教育委員長は、自分の子供たちがこの作品を読んだときには、今議論されているような問題は全く出てこなかったとしつつも、今回の判断は最終的に委員会メンバーが生徒にとって最善と考えた結果だとしています。

 

この決定、やはり最近のBLMやポリティカルコレクトネスを意識したものなんでしょう。しかし個人的には過去に書かれた作品が今の価値観にふさわしくないからパスしようというのは賛成できません。黒人の子供たちにはつらく怒りを感じる内容なのかもしれませんが、この本に書かれていることが当時のリアルであり限界であったと知ることも大事ではないでしょうか。ここからさらなる公平を目指し進んでいく材料にしようと教師が指導することもできると思います。

 

ひどい、汚い言葉が多く子供たちの気持ちを傷つけるという意見もありますが、今の子供たちはネットやゲームでもっとひどい表現に出くわしている気も…。
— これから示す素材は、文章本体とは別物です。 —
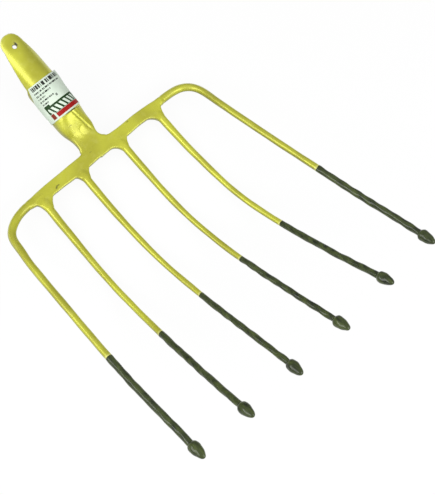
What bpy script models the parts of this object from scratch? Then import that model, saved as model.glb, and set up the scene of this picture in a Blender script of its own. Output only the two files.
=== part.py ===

その辺は私はアメリカ人ではないので分かる人に聞いてみたいところです。

 

別の記事は、この本が白人の視点から書かれ(著者は白人です)、白人を救世主としたことが問題だという意見でした。白人の視点だから不適切=加害者が加害者の視点から差別を語るのはダメ、という考えが支持されるなら、同様に被害者が被害者の視点だけで物を見ていてもだめなんじゃないでしょうか。この記事では、解決策として黒人作家の作品も入れて人種問題を教えてはどうかと述べています。私もこれはより建設的だと思い賛成ですね。

 

最後になりましたが、この本は差別をする側に罪の意識を経た正義感をもたらすという点では必読だと思います。気分は白人ヒーローになったとしても、白人の学生は読むべきではないでしょうか。シアトル・タイムズに書かれていたニューヨーク・タイムズの読者の声をご紹介して終わりにしたいと思います。

 

私は小さく閉鎖的な西部の白人プロテスタントの町で育ちました。この本は私に人種差別の残酷さを初めて教えてくれたのです。この本が私の人生を変え、私を社会正義を大切にする人間にしてくれたのだと信じています。